GOAL ▸
Copy each line with the word "empty" in it.

***** DATA PROVIDED

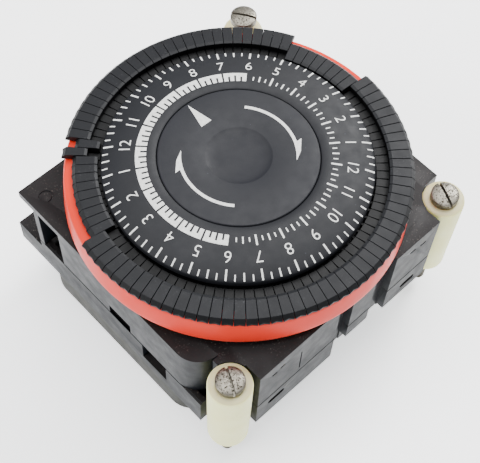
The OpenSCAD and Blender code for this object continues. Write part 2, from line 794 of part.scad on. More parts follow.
// the feet of the two fixed contacts and of the blade
contact_tails = [[-21.3, -4], [-18.6, -4], [-17.5, -18.0]];

module tail(p) {
    box(p[0], p[1], 23.5, p[0] + 0.5, p[1] + 2, 28.4);
}

module switch_case() {
    case_wall = 0.9;
    color([0.12, 0.12, 0.13]) difference() {
        box(case_x0, case_y0, case_z0, case_x1, case_y1, case_z1);
        box(case_x0 + case_wall, case_y0 + case_wall, case_z0 + case_wall, case_x1 - case_wall,
            case_y1 - case_wall, case_z1 - case_wall);
        box(case_x0 - 1, finger_at[1] - 1.05, 28.75, case_x0 + 2, finger_at[1] + 1.05, 30.85);
        for (p = contact_tails) box(p[0] - 0.05, p[1] - 0.05, case_z0 - 1, p[0] + 0.55,
            p[1] + 2.05, case_z0 + 1.2);
    }
}

module switch_plunger() {
    color([0.88, 0.87, 0.82]) {
        box(-24.3, finger_at[1] - 1.0, 28.8, -20.4, finger_at[1] + 1.0, 30.8);
        box(-21.7, finger_at[1] - 1.6, 28.2, -20.9, finger_at[1] + 1.6, 31.4);
    }
}

module switch_blade() {
    color([0.80, 0.50, 0.28]) {
        box(-20.1, -16.6, 28.6, -19.85, -4.0, 31.0);
        box(-20.1, -16.85, 28.6, -17.0, -16.6, 31.0);
        box(-17.5, -18.0, 28.3, -17.0, -16.6, 31.0);
        tail(contact_tails[2]);
        box(-20.5, -5.6, 29.2, -19.4, -4.4, 30.4);
    }
}

module switch_contacts() {
    color([0.82, 0.80, 0.62]) {
        box(-21.3, -6.0, 27.4, -20.8, -0.0, 31.2);
        box(-18.6, -6.0, 27.4, -18.1, -0.0, 31.2);
        box(-20.85, -5.6, 29.2, -20.55, -4.4, 30.4);
        box(-18.8, -5.6, 29.2, -18.5, -4.4, 30.4);
        tail(contact_tails[0]);
        tail(contact_tails[1]);
    }
}

upper_shell();
lower_shell();
rear_cover();
mounting_spacers();
mounting_screws();
shell_screws();
cover_screws();
terminal_tabs();
tappet_ring();
tappet_carrier();
dial_face();
dial_gear();
centre_disc();
dial_spindle();
spindle_clip();
dial_spring_washer();
drive_arbor();
clutch_spring();
clutch_wheel();
second_wheel();
first_wheel();
wheel_axles();
bearing_bridge();
bridge_screws();
rotor_magnet();
rotor_shaft();
stator_cup_upper();
stator_cup_lower();
coil_bobbin();
coil_winding();
coil_leads();
follower_lever();
lever_pivot();
lever_spring();
switch_case();
switch_plunger();
switch_blade();
switch_contacts();
outer_tappets_night();
outer_tappets_morning();
outer_tappets_day();
pushed_tappet(23);  // tappet_23
tappet_24();
pushed_tappet(25);  // tappet_25
pushed_tappet(26);  // tappet_26
pushed_tappet(27);  // tappet_27
pushed_tappet(28);  // tappet_28
pushed_tappet(29);  // tappet_29
pushed_tappet(30);  // tappet_30
pushed_tappet(31);  // tappet_31
pushed_tappet(32);  // tappet_32
pushed_tappet(33);  // tappet_33
pushed_tappet(84);  // tappet_84
pushed_tappet(85);  // tappet_85
pushed_tappet(86);  // tappet_86
pushed_tappet(87);  // tappet_87
pushed_tappet(88);  // tappet_88
pushed_tappet(89);  // tappet_89
pushed_tappet(90);  // tappet_90
pushed_tappet(91);  // tappet_91
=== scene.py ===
import json
import math

import bmesh
import bpy
from mathutils import Matrix, Vector


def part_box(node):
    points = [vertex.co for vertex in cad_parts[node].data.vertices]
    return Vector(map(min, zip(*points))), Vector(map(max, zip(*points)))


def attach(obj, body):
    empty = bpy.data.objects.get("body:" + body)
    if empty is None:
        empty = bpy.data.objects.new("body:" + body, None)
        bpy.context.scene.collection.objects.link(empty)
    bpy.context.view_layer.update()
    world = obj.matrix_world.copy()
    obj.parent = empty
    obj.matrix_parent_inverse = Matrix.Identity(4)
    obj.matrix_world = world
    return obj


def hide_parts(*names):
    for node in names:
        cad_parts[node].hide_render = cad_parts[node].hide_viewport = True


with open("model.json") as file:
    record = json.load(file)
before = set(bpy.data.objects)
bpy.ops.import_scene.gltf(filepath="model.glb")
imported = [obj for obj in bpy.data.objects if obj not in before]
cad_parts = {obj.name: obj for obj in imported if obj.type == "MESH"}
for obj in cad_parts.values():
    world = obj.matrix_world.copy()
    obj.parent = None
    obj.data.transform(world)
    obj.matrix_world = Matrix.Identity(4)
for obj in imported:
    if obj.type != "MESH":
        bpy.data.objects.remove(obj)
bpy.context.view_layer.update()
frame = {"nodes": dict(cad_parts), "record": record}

# Lengths below are in millimetres, angles in degrees; MM turns them into metres.
MM = 0.001

# ---------- the dial's driving dimensions ----------
TAPPETS = 96
PITCH = 360 / TAPPETS
FIRST_TICK = 41.5
QUARTERS = 4
HOURS = 24
FIRST_HOUR = 6
PUSHED_IN = [23] + list(range(25, 34)) + list(range(84, 92))
TRAVEL = 2.2
POINTER_AT = 87.8

disc_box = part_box("centre_disc")
PLATE_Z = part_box("mounting_spacers")[1][2] / MM
DISC_Z = disc_box[1][2] / MM
SCREW_XY = 30.0


# ---------- small helpers ----------

def polar(r, a):
    """A point at radius r and angle a, in degrees."""
    return (r * math.cos(math.radians(a)), r * math.sin(math.radians(a)))


def srgb(code):
    """An RGBA colour in linear light from a hex code."""
    parts = [int(code[i:i + 2], 16) / 255 for i in (1, 3, 5)]
    return [c / 12.92 if c < 0.04045 else ((c + 0.055) / 1.055) ** 2.4 for c in parts] + [1.0]


def scaled(colour, k):
    """The same colour, k times as bright."""
    return [min(1.0, c * k) for c in colour[:3]] + [1.0]


def between(points, x):
    """The height at x on a line through points, which run from small to large x."""
    for (x0, y0), (x1, y1) in zip(points, points[1:]):
        if x <= x1:
            return y0 + (y1 - y0) * (x - x0) / (x1 - x0)
    return points[-1][1]


# ---------- materials ----------

class Nodes:
    """Builds one material's node tree."""

    def __init__(self, name):
        self.material = bpy.data.materials.new(name)
        self.material.use_nodes = True
        self.tree = self.material.node_tree
        self.shader = self.tree.nodes["Principled BSDF"]
        self.coords = self.tree.nodes.new("ShaderNodeTexCoord").outputs["Object"]

    def node(self, kind, inputs=None, **settings):
        """Adds a node; inputs are values or sockets, by name or number."""
        made = self.tree.nodes.new(kind)
        for key, value in settings.items():
            setattr(made, key, value)
        for key, value in (inputs or {}).items():
            if isinstance(value, bpy.types.NodeSocket):
                self.tree.links.new(value, made.inputs[key])
            else:
                made.inputs[key].default_value = value
        return made

    def stretched(self, scale):
        """The object's coordinates, scaled differently along each axis."""
        return self.node("ShaderNodeMapping", {"Vector": self.coords, "Scale": scale}).outputs[0]

    def noise(self, size, detail=4, rough=0.55, vector=None):
        """Noise whose blobs are about size millimetres across."""
        return self.node("ShaderNodeTexNoise", {
            "Vector": vector or self.coords, "Scale": 1 / (size * MM), "Detail": detail,
            "Roughness": rough}).outputs["Fac"]

    def band(self, value, low, high, to_low=0.0, to_high=1.0):
        """Maps low..high to to_low..to_high, clamped."""
        return self.node("ShaderNodeMapRange", {
            "Value": value, "From Min": low, "From Max": high, "To Min": to_low,
            "To Max": to_high}).outputs["Result"]

    def maths(self, operation, a, b):
        return self.node("ShaderNodeMath", {0: a, 1: b}, operation=operation).outputs[0]

    def mix(self, factor, a, b):
        made = self.node("ShaderNodeMix", data_type="RGBA")
        for socket, value in ((made.inputs["Factor"], factor), (made.inputs["A"], a),
                              (made.inputs["B"], b)):
            if isinstance(value, bpy.types.NodeSocket):
                self.tree.links.new(value, socket)
            else:
                socket.default_value = value
        return made.outputs["Result"]

    def facing_up(self):
        """1 on faces that look up, 0 on walls and undersides."""
        normal = self.node("ShaderNodeNewGeometry").outputs["Normal"]
        up = self.node("ShaderNodeSeparateXYZ", {0: normal}).outputs["Z"]
        return self.band(up, 0.55, 0.9)

    def edges(self, radius):
        """1 along sharp edges, 0 on flats."""
        rounded = self.node("ShaderNodeBevel", {"Radius": radius * MM}, samples=6).outputs[0]
        normal = self.node("ShaderNodeNewGeometry").outputs["Normal"]
        dot = self.node("ShaderNodeVectorMath", {0: rounded, 1: normal},
                        operation="DOT_PRODUCT").outputs["Value"]
        return self.band(dot, 0.99, 0.9)

    def colour(self, socket):
        self.tree.links.new(socket, self.shader.inputs["Base Color"])

    def roughness(self, socket):
        self.tree.links.new(socket, self.shader.inputs["Roughness"])

    def bump(self, *layers):
        """Each layer is (height socket, depth in millimetres)."""
        normal = None
        for height, depth in layers:
            inputs = {"Height": height, "Distance": depth * MM, "Strength": 1.0}
            if normal:
                inputs["Normal"] = normal
            normal = self.node("ShaderNodeBump", inputs).outputs[0]
        self.tree.links.new(normal, self.shader.inputs["Normal"])

    def set(self, **values):
        for key, value in values.items():
            self.shader.inputs[key.replace("_", " ")].default_value = value
        return self.material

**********

ANSWER FOR THIS EXERCISE ▸
    empty = bpy.data.objects.get("body:" + body)
    if empty is None:
        empty = bpy.data.objects.new("body:" + body, None)
        bpy.context.scene.collection.objects.link(empty)
    obj.parent = empty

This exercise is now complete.